Infografik KODAM Cenderawasih. tirto.id/Fuadi
Sepak Terjang OPM dan Para Jenderal
Musuh utama Kodam XVII/Cendrawasih adalah Organisasi Papua Merdeka (OPM) yang muncul nyaris bersamaan dengan lahirnya Kodam tersebut. Salah satu kompatan OPM adalah Seth Rumkorem, mantan calon perwira Angkatan Darat yang desersi pada 1970 dan bergabung dengan OPM.
Aksi OPM pernah menembak pesawat yang ditumpangi Panglima Kodam Cendrawasih, Brigadir Jenderal Sarwo Edhi Wibowo. Sepanjang Orde Baru berkuasa, wilayah teritorial Kodam ini senantiasa menjadi daerah operasi militer. Pengganti Sarwo Edhi adalah Brigadir Jenderal Acub Zainal yang pernah menjadi Ketua Panitia PON VII 1969 di Jakarta.
Acub yang dikenal sebagai tokoh olahraga ini menjabat dari 1970 hingga 1973. Ia kemudian dijadikan Gubernur Irian Jaya dari 1973 hingga 1975. Acub cukup bisa mengambil hati sebagian masyarakat Papua.
“Ketika menjadi Panglima Kodam XVII/Cendrawasih, Irian Jaya, Acub Zainal menggerakkan program Operasi Koteka untuk penduduk pegunungan tengah Irian Jaya,” ujar Wolas Wrenak dalam biografi Acub Zainal (1998:267-269). Selain itu, Acub juga dianggap telah membangkitkan kebanggaan orang Papua lewat dunia olahraga. Salah satunya ikut membangun tim sepakbola Persipura. Menurut Wolas Wrenak, Acub juga memberi angin kepada musisi pop dari Papua macam Black Brother juga Black Sweet.

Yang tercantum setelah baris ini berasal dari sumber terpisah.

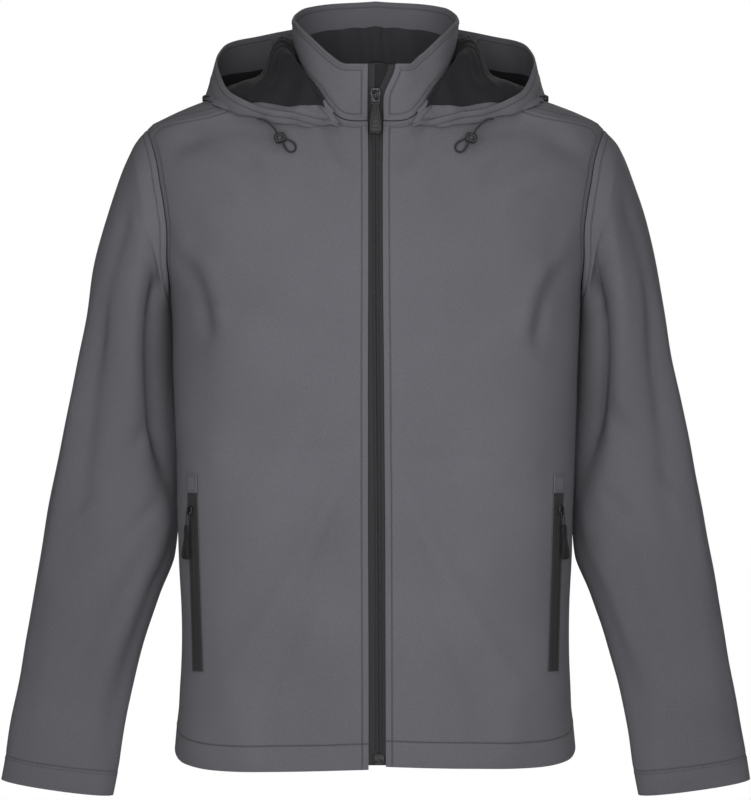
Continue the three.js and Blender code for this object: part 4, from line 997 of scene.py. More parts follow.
def makeSleeve(name, node, sign):
    turn = np.linspace(math.pi, 3 * math.pi, sleeveCut["around"] + 1)
    place = body(1 - armhole["reach"] * np.sin(turn), armhole["middle"] + armhole["half"] * np.cos(turn))
    tangent = unit(np.roll(place[:-1], 1, axis=0) - np.roll(place[:-1], -1, axis=0))
    tangent = np.concatenate([tangent, tangent[:1]])
    out = unit(bodyGradient(place))
    into = unit(np.cross(tangent, out))
    start = place + into * seamGap
    top = sleevePoint(turn, np.full(turn.shape, 0.0))
    leave = unit(top - start)
    join = sleeveCut["join"]
    first = sleevePoint(turn, np.full(turn.shape, join))
    onward = unit(sleevePoint(turn, np.full(turn.shape, join + 0.05)) - first)
    reach = np.linalg.norm(first - start, axis=-1, keepdims=True)
    t = np.linspace(0, 1, sleeveCut["headRows"] + 1)[:-1, None, None]
    head = (
        start * (2 * t**3 - 3 * t**2 + 1)
        + leave * reach * (t**3 - 2 * t**2 + t)
        + first * (3 * t**2 - 2 * t**3)
        + onward * reach * 0.8 * (t**3 - t**2)
    )
    stations = join + np.linspace(0, 1, sleeveCut["rows"] + 1) * (lastStation - join)
    rows = np.concatenate([head, sleevePoint(turn[None], stations[:, None])])
    along = np.concatenate([np.zeros(sleeveCut["headRows"]), stations / lastStation])
    degrees = np.degrees((turn + math.pi) % (2 * math.pi) - math.pi)
    flat = clothMetres(rows)
    # the cloth's own width is taken from one ring, so that the weave runs straight
    flat[..., 0] = np.linspace(0, 1, len(turn))[None] * flat[sleeveCut["widthRow"], -1, 0]
    if sign < 0:
        rows, flat, degrees = mirrored(rows)[:, ::-1], flat[:, ::-1], degrees[::-1]
    bm, verts = clothGrid(rows, flat, closed=True)
    depth = turnFolds(sleeveFolds, degrees[None], along[:, None])
    depth += turnFolds(sleeveCreases, degrees[None] + 4 * sign, along[:, None] + 0.01 * sign)
    amount = {}
    for r in range(rows.shape[0]):
        for c in range(rows.shape[1] - 1):
            amount[verts[r, c]] = depth[r, c]
    folds = np.array([amount[v] for v in bm.verts])
    settle(bm, lambda p: folds + ripple(p, 2.4 + sign) * 1.2, hemRow=list(verts[-1]), groove=0.4)
    sew("sleeveStitching", insetLine(verts, "top", sleeveCut["hemStitch"]))
    obj = addObject(bm, name, [shellCloth, innerCloth], node)
    wall(obj, panelCloth["thickness"], panelCloth["rim"], inside=1)


makeSleeve("sleeveLeft", "sleeve_left", 1)
makeSleeve("sleeveRight", "sleeve_right", -1)
print("sleeves made")


# Collar and its lining
def neckline(share):
    x, y, _ = planPoint(share, neckHole)
    return onShoulder(x, y)


def collarPoint(share, rise, lean):
    share, rise = np.broadcast_arrays(np.asarray(share, float), np.asarray(rise, float))
    low = neckline(share)
    x, y, _ = planPoint(share, collarTop)
    top = np.stack([x, y, collarHeight(share)], -1)
    nearZip = 1 - smooth(neckStart, collarFall["toShare"], share)
    fallsOpen = lean * smooth(collarFall["fromRise"], 1, rise) * nearZip
    outward = unit(np.stack([x, y, np.zeros(x.shape)], -1))
    p = mix(low, top, rise[..., None]) + outward * (collarBelly * np.sin(math.pi * rise))[..., None]
    p[..., 0] += fallsOpen
    return p


collarSet = {"columns": 100, "rows": 22, "thickness": 2.7, "rim": 0.95, "topStitch": 3.6, "endStitch": 6}
collarCreases = [
    (30, -18, 62, 10, 6, -0.9, 3),
    (46, -24, 70, 22, 9, 0.9, -4),
    (66, -14, 80, 34, 7, -0.8, 3),
    (16, -30, 14, 6, 5, -0.5, 0),
]


def makeCollar():
    share = mix(neckStart, 2, np.linspace(0, 1, collarSet["columns"] + 1))
    rise = np.linspace(0.002, 1, collarSet["rows"] + 1)[:, None]
    left, right = (collarPoint(share[None], rise, lean) for lean in (zipTopLean, 0))
    rows = np.concatenate([left, mirrored(right)[:, ::-1][:, 1:]], axis=1)
    bm, verts = clothGrid(rows, clothMetres(rows))

    def shape(p):
        creases = foldDepth(collarCreases, np.abs(p[:, 0]), p[:, 2]) * (p[:, 1] < 0)
        return creases + ripple(p * 1.6, 5.0) * 0.6

    settle(bm, shape, sink=0.1, groove=0.3)
    sew("collarStitching", insetLine(verts, "top", collarSet["topStitch"], first=1, last=-1))
    for side in ("start", "end"):
        sew("collarStitching", insetLine(verts, side, collarSet["endStitch"], first=1, last=-2))
    obj = addObject(bm, "collarStand", [shellCloth], "collar")
    wall(obj, collarSet["thickness"], collarSet["rim"])


makeCollar()

neckLiningSet = {
    "columns": 150,
    "rows": 14,
    "start": 0.66,
    "underTop": {"front": 24, "back": 30},
    "thickness": 0.9,
    "inset": 4.1,
    "foldDepth": 1.5,
}


def makeNeckLining():
    under = neckLiningSet["underTop"]
    share = mix(neckLiningSet["start"], 2, np.linspace(0, 1, neckLiningSet["columns"] + 1))
    foot = neckline(share)[:, 2]
    top = 1 - np.where(share < 1, under["front"], under["back"]) / (collarHeight(share) - foot)
    t = np.linspace(0, 1, neckLiningSet["rows"] + 1)[:, None]
    rows = bothSides(collarPoint(share[None], mix(0.05, top[None], t), 0))
    bm, _ = clothGrid(rows, clothMetres(rows))
    for vert in bm.verts:
        x, _, z = vert.co
        fold = 1 + math.sin(x / 5.2 + math.sin(x / 23) * 2 + z / 40)
        vert.co -= vert.normal * (neckLiningSet["inset"] + neckLiningSet["foldDepth"] * fold)
    bm.normal_update()
    obj = addObject(bm, "neckLining", [litNeckKnit], "neck_lining")
    wall(obj, neckLiningSet["thickness"], 0.3)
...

Ketika Panglima ABRI dijabat oleh Benny Moerdani, Kodam Cendrawasih dan Kodam Pattimura disatukan menjadi Kodam VIII/Trikora. Di wilayah teritorial Kodam VIII/Trikora pernah terjadi penyanderaan terhadap Tim Ekspedisi Lorentz oleh OPM. Untuk menanggulanginya, ABRI menurunkan pasukan Kopassus yang dipimpin Prabowo Subianto.
Pada 2007, setelah Kodam Pattimura diaktifkan kembali, maka Kodam Cendrawasih pun diaktifkan lagi. Saat ini, Mayor Jenderal Herman Asaribab menjadi panglimanya. Ia adalah perwira TNI yang berdarah Papua. Orang Papua lain yang menjadi jenderal adalah Mayjen TNI Joppye Onesimus Wayangkau.
Secara militer, wilayah Papua kemudian dipecah kembali dengan munculnya Kodam XVIII/Kasuari. Mayjen TNI Joppye Onesimus Wayangkau kemudian menjadi Panglima Kodam baru ini yang berpusat di Manokwari.